REQUIRED WORK :: Here are some entries; quote each one exactly.

(Records with modeling code)
§

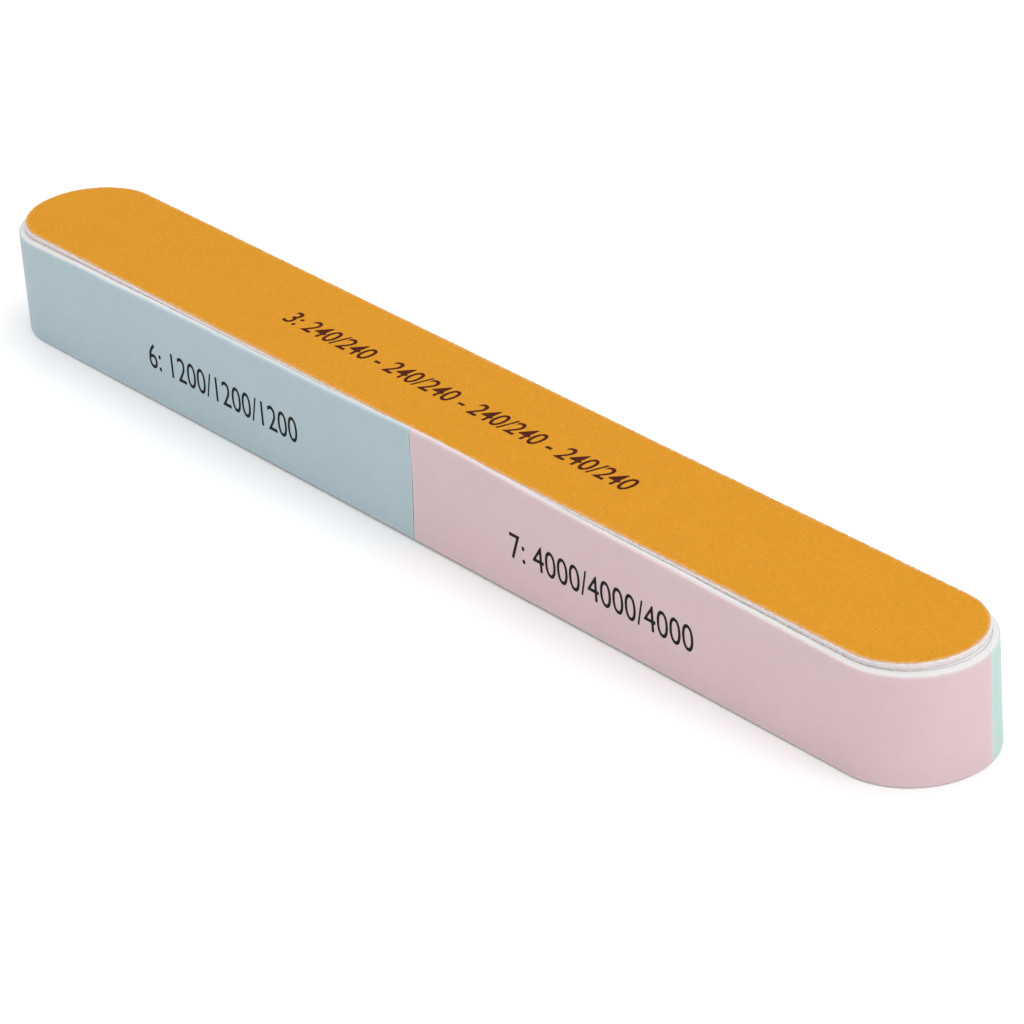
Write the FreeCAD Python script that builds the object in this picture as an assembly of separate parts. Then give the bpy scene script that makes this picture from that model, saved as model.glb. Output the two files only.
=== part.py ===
import FreeCAD, Part
import math
import os

# Nail buffer block: a stadium-ended foam plank faced with abrasive paper on
# its two broad sides and wrapped round its edge with four cushioned strips.
# Millimetres. X runs along the block, -Y is the front edge, Z is up, and the
# origin is on the underside at the middle of the block.

# Overall size
LENGTH = 178.0
WIDTH = 20.0
HEIGHT = 15.3

# Faced sheets on the broad sides, from the core outwards
GLUE = 0.05
PAPER = 0.32
GRIT = 0.15
SHEET = GLUE + PAPER + GRIT
SHEET_INSET = 0.08          # the sheets are die-cut a little inside the core
FACE_SEAM = 0.30            # gap between the two half-length bottom sheets

# Wrapped strips round the edge, from the core outwards
CUSHION = 0.77
FILM = 0.10
STRIP = GLUE + CUSHION + FILM
STRIP_LOW_MIDDLE = 0.35     # lower edge of the strips half way along the block
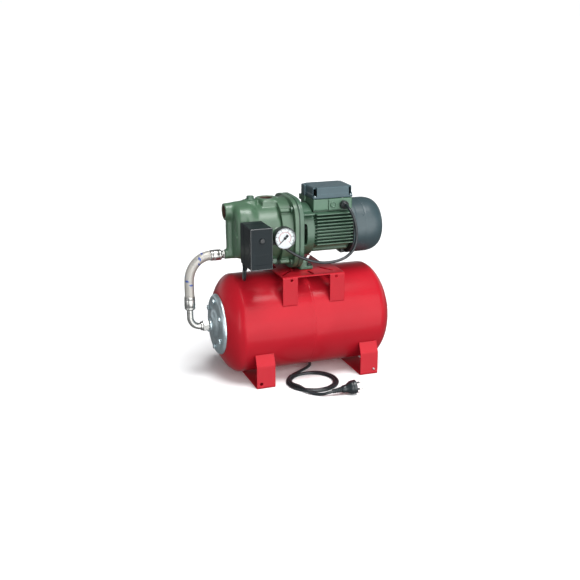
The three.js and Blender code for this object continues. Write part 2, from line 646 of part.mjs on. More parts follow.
function terminalCover() {
  const { x, y, baseZ, topZ, wall } = TERMINAL;
  const low = baseZ[1] + GAP;
  const grown = (range, by) => [range[0] - by, range[1] + by];
  const lower = extrudeZ(roundedRect(grown(x, 0.8), grown(y, 0.8), 7), [low, topZ - 6]);
  const upper = extrudeZ(roundedRect(grown(x, -1.2), grown(y, -1.2), 7), [topZ - 7, topZ]);
  const rear = block([x[0] - TERMINAL.rearStep, x[0] + 8], [TERMINAL.rearY, y[1] - 4], [low, topZ - 2]);
  const room = block(grown(x, -wall), grown(y, -wall), [low - 5, topZ - wall - 3]);
  return cut(join(lower, upper, rear), room);
}

// A cable gland pointing along `out` from the point `seat`: a nut and a domed cap on a short thread.
function gland(seat, out, start) {
  const at = (distance) => seat.clone().addScaledVector(out, distance);
  return join(
    hexBar(at(start), at(5), 22), bar(at(4), at(12), 11.4, 20, 10.8), bar(at(11.5), at(17), 10.8, 20, 7),
    bar(at(-6), at(start + 1), 5.9, 16),
  );
}

// The hole through a gland for its lead.
function glandBore(seat, out) {
  return bar(seat.clone().addScaledVector(out, -11), seat.clone().addScaledVector(out, 30), 4.4, 14);
}

function motorGland() {
  const seat = vec(GLAND.x, GLAND.faceY, GLAND.z);
  return cut(gland(seat, vec(0, -1, 0), GAP), glandBore(seat, vec(0, -1, 0)));
}

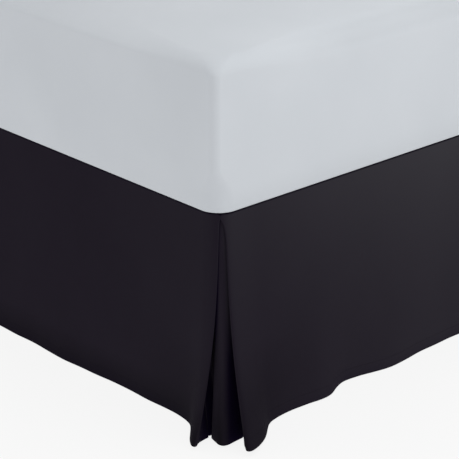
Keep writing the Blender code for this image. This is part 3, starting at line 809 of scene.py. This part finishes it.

§

EXERCISE ANSWER ::
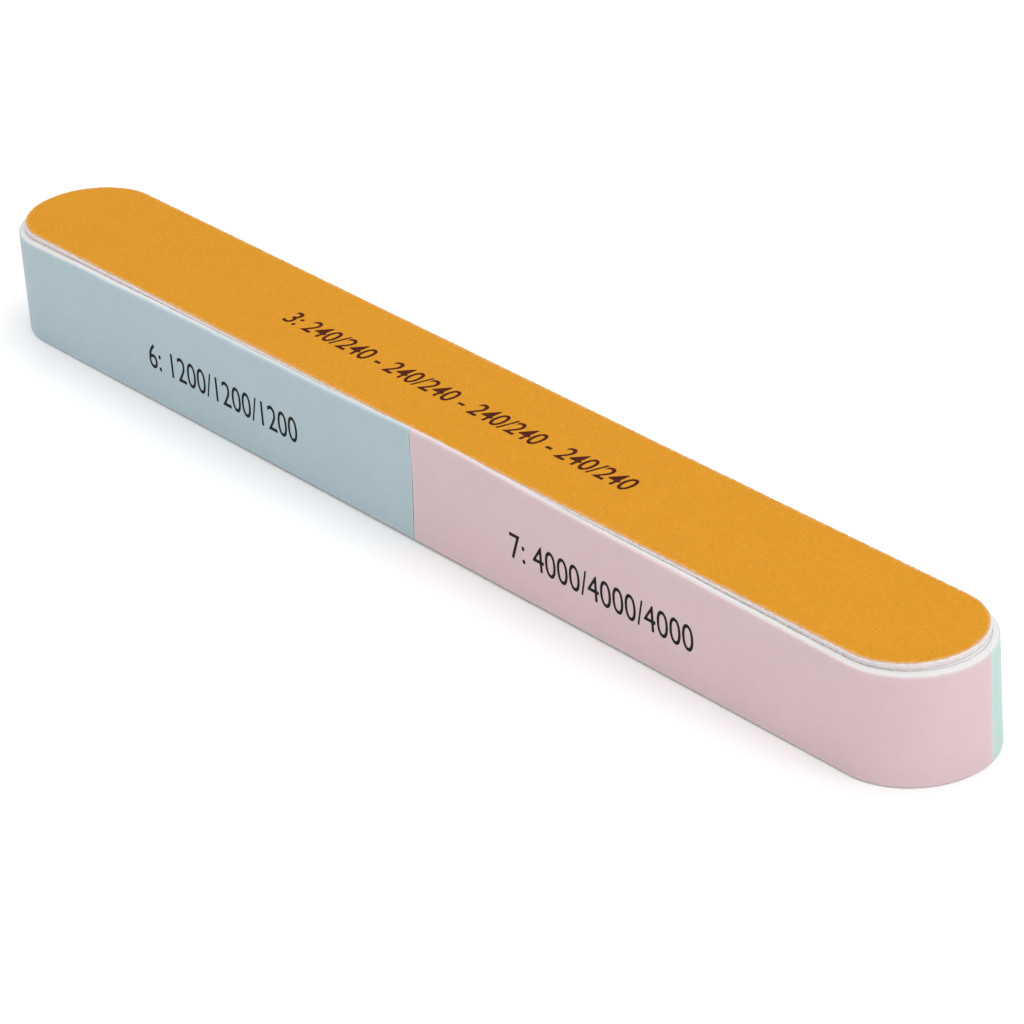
Write the FreeCAD Python script that builds the object in this picture as an assembly of separate parts. Then give the bpy scene script that makes this picture from that model, saved as model.glb. Output the two files only.
=== part.py ===
import FreeCAD, Part
import math
import os

# Nail buffer block: a stadium-ended foam plank faced with abrasive paper on
# its two broad sides and wrapped round its edge with four cushioned strips.
# Millimetres. X runs along the block, -Y is the front edge, Z is up, and the
# origin is on the underside at the middle of the block.

# Overall size
LENGTH = 178.0
WIDTH = 20.0
HEIGHT = 15.3

# Faced sheets on the broad sides, from the core outwards
GLUE = 0.05
PAPER = 0.32
GRIT = 0.15
SHEET = GLUE + PAPER + GRIT
SHEET_INSET = 0.08          # the sheets are die-cut a little inside the core
FACE_SEAM = 0.30            # gap between the two half-length bottom sheets

# Wrapped strips round the edge, from the core outwards
CUSHION = 0.77
FILM = 0.10
STRIP = GLUE + CUSHION + FILM
STRIP_LOW_MIDDLE = 0.35     # lower edge of the strips half way along the block
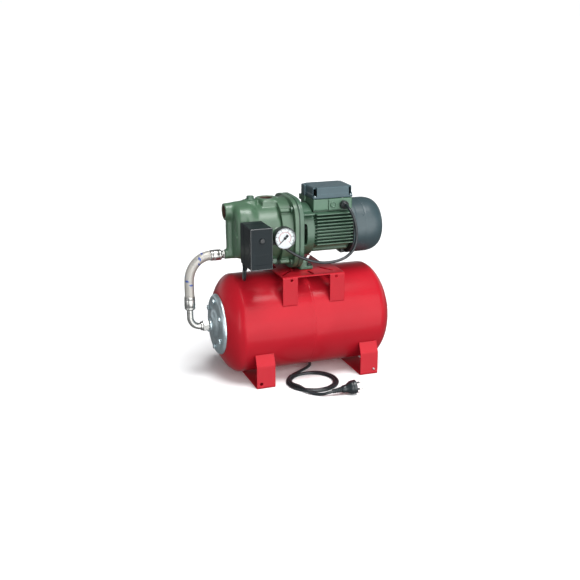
The three.js and Blender code for this object continues. Write part 2, from line 646 of part.mjs on. More parts follow.
function terminalCover() {
  const { x, y, baseZ, topZ, wall } = TERMINAL;
  const low = baseZ[1] + GAP;
  const grown = (range, by) => [range[0] - by, range[1] + by];
  const lower = extrudeZ(roundedRect(grown(x, 0.8), grown(y, 0.8), 7), [low, topZ - 6]);
  const upper = extrudeZ(roundedRect(grown(x, -1.2), grown(y, -1.2), 7), [topZ - 7, topZ]);
  const rear = block([x[0] - TERMINAL.rearStep, x[0] + 8], [TERMINAL.rearY, y[1] - 4], [low, topZ - 2]);
  const room = block(grown(x, -wall), grown(y, -wall), [low - 5, topZ - wall - 3]);
  return cut(join(lower, upper, rear), room);
}

// A cable gland pointing along `out` from the point `seat`: a nut and a domed cap on a short thread.
function gland(seat, out, start) {
  const at = (distance) => seat.clone().addScaledVector(out, distance);
  return join(
    hexBar(at(start), at(5), 22), bar(at(4), at(12), 11.4, 20, 10.8), bar(at(11.5), at(17), 10.8, 20, 7),
    bar(at(-6), at(start + 1), 5.9, 16),
  );
}

// The hole through a gland for its lead.
function glandBore(seat, out) {
  return bar(seat.clone().addScaledVector(out, -11), seat.clone().addScaledVector(out, 30), 4.4, 14);
}

function motorGland() {
  const seat = vec(GLAND.x, GLAND.faceY, GLAND.z);
  return cut(gland(seat, vec(0, -1, 0), GAP), glandBore(seat, vec(0, -1, 0)));
}

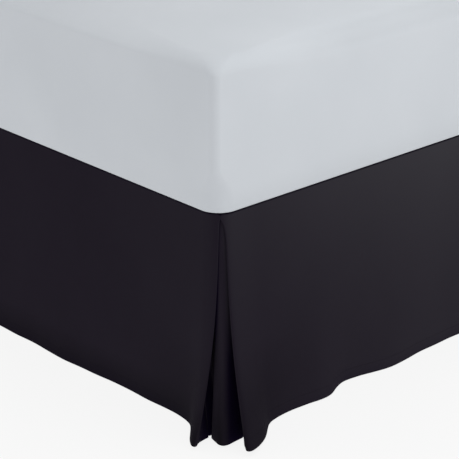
Keep writing the Blender code for this image. This is part 3, starting at line 809 of scene.py. This part finishes it.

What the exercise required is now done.